Traffic is beginning to return to the downtown core as more Calgarians go back to in-person work, according to new data released by the city.
That data is part of the city’s quarterly mobility trends report, which is information the City of Calgary has been studying about how people use the transportation network during the COVID-19 pandemic.
According to the latest update presented to the city’s Community Development Committee on Wednesday, vehicle traffic on the 10 Street Bridge into the downtown core has reached 85 per cent of pre-pandemic traffic volumes.
Meanwhile, travel to workplaces has increased to 80 per cent of levels recorded prior to the pandemic.
“It’s just like pre-pandemic, it’s just back to normal,” said Nikki Mountford, who commutes daily for her job. “Lots of traffic, lots of people moving at all hours, and I think it’s starting earlier because people are trying to get off earlier to try to get back to their lives and their kids.”
The city report also showed that parking transactions have increased in the core, which the city believes can be attributed to more activity in Calgary’s downtown.
“It is encouraging to see that people are returning to some pre-pandemic behaviour,” Ward 11 Coun. Kourtney Penner said. “We see the trend in mobility, now we need to have conversations about how that is translating to support for our businesses, especially in the downtown core.”
Dean Brown, the CEO of the Bow Valley Athletic Club, said foot traffic has been picking up in the downtown facility.
“There’s no doubt that within the last two months, it’s much more vibrant down here,” Brown told Global News. “We’re getting many more people coming in for walk-ins and for tours.”
The club was closed through much of the pandemic for a major renovation, but Brown is optimistic about a return to normal business with increasing traffic through the core.
“We’ve got room for 1,000 members here,” Brown said. “Our goal is to fill the club by the fall.”
Calgary’s Chamber of Commerce said it would be reaching out to its members to determine what kind of impacts the increased traffic would have on business.
According to the Chamber’s CEO, Deborah Yedlin, some businesses are still facing staffing and supply chain challenges, but bottom lines could begin to look stronger at the end of the next fiscal quarter.
“All of those small businesses that were supporting office workers that haven’t had the office workers here, this is just a great opportunity for them to re-establish themselves,” Yedlin said.
The report also noted retail and recreation activity is within 10 per cent of levels recorded in February 2020, and trips to places like grocery stores are nearly back to pre-pandemic levels.
Calgary Transit relaunch strategy
Other commuters who take transit to get to work told Global News that the CTrain does see a lot of riders in the morning.
“There are lots of delays after work,” Mary Brown said.
According to the report, ridership on Calgary Transit has remained consistent since February, but travel to LRT stations “remains low.”
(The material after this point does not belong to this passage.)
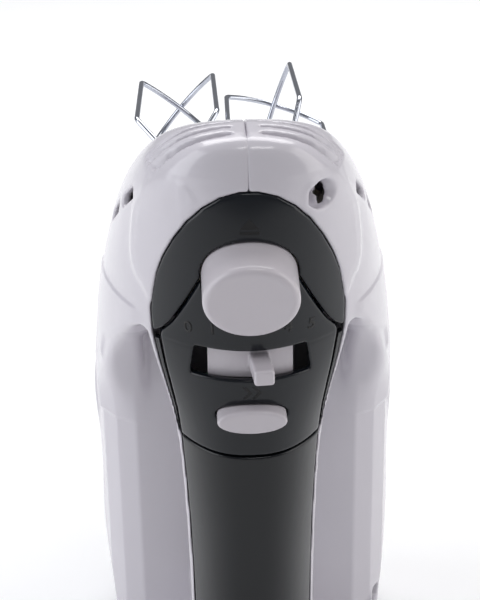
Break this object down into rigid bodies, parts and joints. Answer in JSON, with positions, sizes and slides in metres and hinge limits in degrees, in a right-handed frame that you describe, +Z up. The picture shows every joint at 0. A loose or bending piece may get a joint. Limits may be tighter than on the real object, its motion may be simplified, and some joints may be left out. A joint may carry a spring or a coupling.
{
  "type": "hand mixer",
  "caption": "Handheld electric mixer with an ejector button, an arc speed slider, a turbo key and two wire-cage beaters driven by a worm gear motor.",
  "frame": {"origin": "centre line of the flat heel face that the mixer stands on", "axes": "+Z up from the heel to the nose, +Y along the beaters away from the handle, +X to the right as seen from the handle side"},
  "size_m": [0.0966, 0.2216, 0.1932],
  "materials": {
    "housing_plastic": "moulded, semi-gloss light lavender grey",
    "button_plastic": "moulded, semi-gloss light lavender grey",
    "panel_plastic": "polished charcoal",
    "grip_plastic": "satin charcoal",
    "trim_plastic": "gloss charcoal with fine ribs",
    "screw_steel": "ground steel",
    "bush_rubber": "matte",
    "switch_plastic": "matte black",
    "board": "solder mask green",
    "lamination": "stacked steel laminations",
    "enamelled_copper": "enamelled copper wire",
    "bracket_plastic": "matte natural",
    "bearing_brass": "sintered bronze and brass",
    "carbon": "matte carbon",
    "spring_steel": "drawn spring wire",
    "fan_plastic": "matte black",
    "gear_plastic": "natural white, waxy",
    "collar_plastic": "matte dark grey",
    "chrome_wire": "polished chrome"
  },
  "bodies": {
    "housing": {"housing_left": "housing_plastic", "housing_right": "housing_plastic", "upper_panel": "panel_plastic", "lower_panel": "panel_plastic", "handle_grip": "grip_plastic", "side_trim_left": "trim_plastic", "side_trim_right": "trim_plastic", "housing_screws": "screw_steel", "cord_inlet_bush": "bush_rubber", "speed_switch": "switch_plastic", "turbo_switch": "switch_plastic", "control_board": "board", "motor_stator": "lamination", "field_coils": "enamelled_copper", "motor_bracket": "bracket_plastic", "rear_bearing": "bearing_brass", "front_bearing": "bearing_brass", "brush_holders": "bearing_brass", "carbon_brushes": "carbon", "gearbox_frame": "bracket_plastic", "eject_spring": "spring_steel"},
    "rotor": {"motor_shaft": "screw_steel", "rotor_core": "lamination", "rotor_winding": "enamelled_copper", "commutator": "bearing_brass", "cooling_fan": "fan_plastic", "drive_worm": "screw_steel"},
    "left_spindle": {"spindle_left": "screw_steel", "worm_wheel_left": "gear_plastic"},
    "right_spindle": {"spindle_right": "screw_steel", "worm_wheel_right": "gear_plastic"},
    "ejector_button": {"eject_button": "button_plastic"},
    "ejector": {"ejector_plate": "bracket_plastic"},
    "left_ejector_pin": {"ejector_pin_left": "screw_steel"},
    "right_ejector_pin": {"ejector_pin_right": "screw_steel"},
    "left_beater": {"beater_shaft_left": "chrome_wire", "beater_collar_left": "collar_plastic", "beater_wire_left_a": "chrome_wire", "beater_wire_left_b": "chrome_wire"},
    "right_beater": {"beater_shaft_right": "chrome_wire", "beater_collar_right": "collar_plastic", "beater_wire_right_a": "chrome_wire", "beater_wire_right_b": "chrome_wire"},
    "speed_lever": {"speed_slider": "button_plastic"},
    "turbo_key": {"turbo_button": "button_plastic"}
  },
  "joints": [
    {"name": "motor_spin", "type": "hinge", "parent": "housing", "child": "rotor", "pos_m": [0, 0.028, 0.08], "axis": [0, 0, 1], "continuous": true},
    {"name": "left_spindle_spin", "type": "hinge", "parent": "housing", "child": "left_spindle", "pos_m": [-0.01835, 0.028, 0.1412], "axis": [0, 1, 0], "continuous": true},
    {"name": "right_spindle_spin", "type": "hinge", "parent": "housing", "child": "right_spindle", "pos_m": [0.01835, 0.028, 0.1412], "axis": [0, 1, 0], "continuous": true},
    {"name": "eject_press", "type": "slide", "parent": "housing", "child": "ejector_button", "axis": [0, 0.9744, 0.225], "range_m": [0, 0.006], "stiffness_N_per_m": 900, "springref_m": -0.004},
    {"name": "ejector_travel", "type": "slide", "parent": "housing", "child": "ejector", "axis": [0, 1, 0], "range_m": [0, 0.0059], "deforming": ["eject_spring"]},
    {"name": "left_pin_travel", "type": "slide", "parent": "left_spindle", "child": "left_ejector_pin", "axis": [0, 1, 0], "range_m": [0, 0.0059]},
    {"name": "right_pin_travel", "type": "slide", "parent": "right_spindle", "child": "right_ejector_pin", "axis": [0, 1, 0], "range_m": [0, 0.0059]},
    {"name": "left_beater_pull", "type": "slide", "parent": "left_ejector_pin", "child": "left_beater", "axis": [0, 1, 0], "range_m": [0, 0.036]},
    {"name": "right_beater_pull", "type": "slide", "parent": "right_ejector_pin", "child": "right_beater", "axis": [0, 1, 0], "range_m": [0, 0.036]},
    {"name": "speed_select", "type": "hinge", "parent": "housing", "child": "speed_lever", "pos_m": [0, -0.017, 0.1291], "axis": [0, 0, 1], "range_deg": [-29.7, 19.8]},
    {"name": "turbo_press", "type": "slide", "parent": "housing", "child": "turbo_key", "axis": [0, 1, 0], "range_m": [0, 0.0025], "stiffness_N_per_m": 300, "springref_m": -0.002}
  ],
  "couplings": [
    {"joint": "right_spindle_spin", "follows": "motor_spin", "ratio": -0.083333},
    {"joint": "left_spindle_spin", "follows": "motor_spin", "ratio": 0.083333},
    {"joint": "ejector_travel", "follows": "eject_press", "ratio": 0.97},
    {"joint": "left_pin_travel", "follows": "eject_press", "ratio": 0.97},
    {"joint": "right_pin_travel", "follows": "eject_press", "ratio": 0.97}
  ]
}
The report shows the transit network has 54 per cent of the average annual pre-COVID ridership and is operating at 78 per cent service compared to levels prior to the pandemic.
Sharon Fleming, director of Calgary Transit, told committee on Wednesday that a relaunch strategy is in the works.
“That plan will be formulated probably next week or the week after,” Fleming said. “We’re already beginning a whole series of engagement strategies that include community outreach and the relaunch of the MyFare application.”
Fleming said the work underway is possible thanks to an $82 million combined funding commitment from the provincial and federal governments to help cover revenue shortfalls caused by low ridership during the pandemic.
“A variety of strategies are going to be in place including some additional safety strategies to help bolster what we’ve already completed,” Fleming said.
According to Fleming, Calgary Transit is about to begin a “significant” hiring of operators, and working to get some buses back into service after they’ve sat idle during the pandemic.